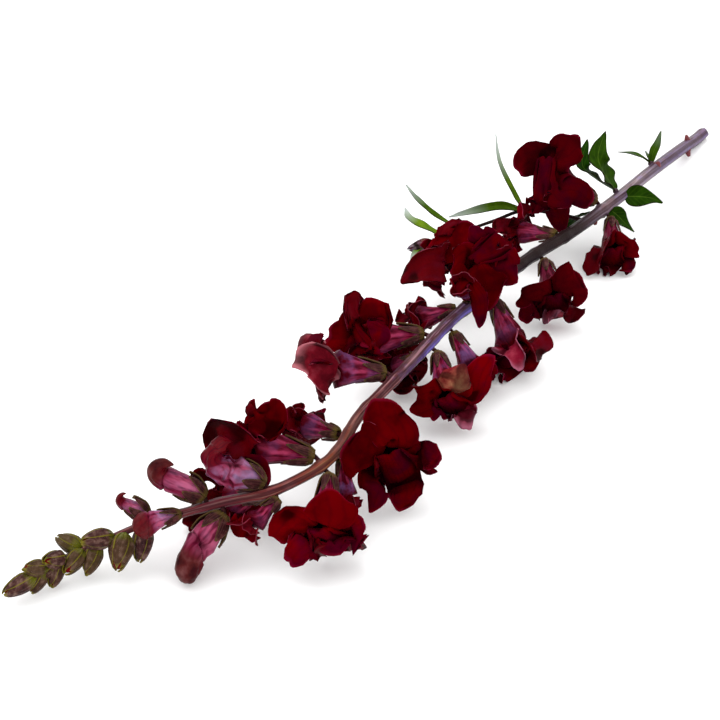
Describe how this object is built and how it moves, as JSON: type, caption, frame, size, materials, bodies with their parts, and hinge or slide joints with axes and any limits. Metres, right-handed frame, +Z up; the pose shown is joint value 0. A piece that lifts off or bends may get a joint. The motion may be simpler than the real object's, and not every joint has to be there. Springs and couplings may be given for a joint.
{
  "type": "snapdragon stem",
  "caption": "Cut snapdragon stem lying down: a bowed stem with a spike of closed buds, half-open buds, two-lipped dark crimson blooms and a few narrow leaves.",
  "frame": {"origin": "middle of the stem's outline on the surface it lies on", "axes": "+X along the stem towards the cut end, +Z up from the surface, +Y to the side the stem bows away from"},
  "size_m": [0.481, 0.1492, 0.0619],
  "materials": {
    "stem": "smooth, faintly ridged plant stem, red-brown at the tip to mauve at the cut",
    "buds": "closed buds, brown-purple sepals with yellow-green edges",
    "sepals": "soft olive-brown sepals with paler edges",
    "petals": "velvety dark crimson petals, pink-magenta tubes",
    "leaves": "satin green leaf with dark edges"
  },
  "bodies": {
    "root": {"stem": "stem", "bud_spike": "buds", "calyx_01": "sepals", "calyx_02": "sepals", "calyx_03": "sepals", "calyx_04": "sepals", "calyx_05": "sepals", "calyx_06": "sepals", "calyx_07": "sepals", "calyx_08": "sepals", "calyx_09": "sepals", "calyx_10": "sepals", "calyx_11": "sepals", "calyx_12": "sepals", "calyx_13": "sepals", "calyx_14": "sepals", "calyx_15": "sepals", "calyx_16": "sepals", "calyx_17": "sepals", "calyx_18": "sepals", "calyx_19": "sepals", "calyx_20": "sepals", "calyx_21": "sepals", "calyx_22": "sepals", "calyx_23": "sepals", "calyx_24": "sepals", "calyx_25": "sepals", "calyx_26": "sepals", "corolla_01": "petals", "corolla_02": "petals", "corolla_03": "petals", "corolla_04": "petals", "corolla_05": "petals", "corolla_06": "petals", "corolla_07": "petals", "corolla_08": "petals", "corolla_09": "petals", "corolla_10": "petals", "corolla_11": "petals", "corolla_12": "petals", "corolla_13": "petals", "corolla_14": "petals", "corolla_15": "petals", "corolla_16": "petals", "corolla_17": "petals", "corolla_18": "petals", "corolla_19": "petals", "corolla_20": "petals", "corolla_21": "petals", "corolla_22": "petals", "corolla_23": "petals", "corolla_24": "petals", "corolla_25": "petals", "corolla_26": "petals", "leaf_01": "leaves", "leaf_02": "leaves", "leaf_03": "leaves", "leaf_04": "leaves", "base_shoot": "leaves", "side_shoot": "leaves"}
  },
  "joints": []
}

*PROBLEM TO WORK ON:* Each line that has the word "caption" should be copied.

*COMPLETED EXERCISE:*
Describe how this object is built and how it moves, as JSON: type, caption, frame, size, materials, bodies with their parts, and hinge or slide joints with axes and any limits. Metres, right-handed frame, +Z up; the pose shown is joint value 0. A piece that lifts off or bends may get a joint. The motion may be simpler than the real object's, and not every joint has to be there. Springs and couplings may be given for a joint.
  "caption": "Cut snapdragon stem lying down: a bowed stem with a spike of closed buds, half-open buds, two-lipped dark crimson blooms and a few narrow leaves.",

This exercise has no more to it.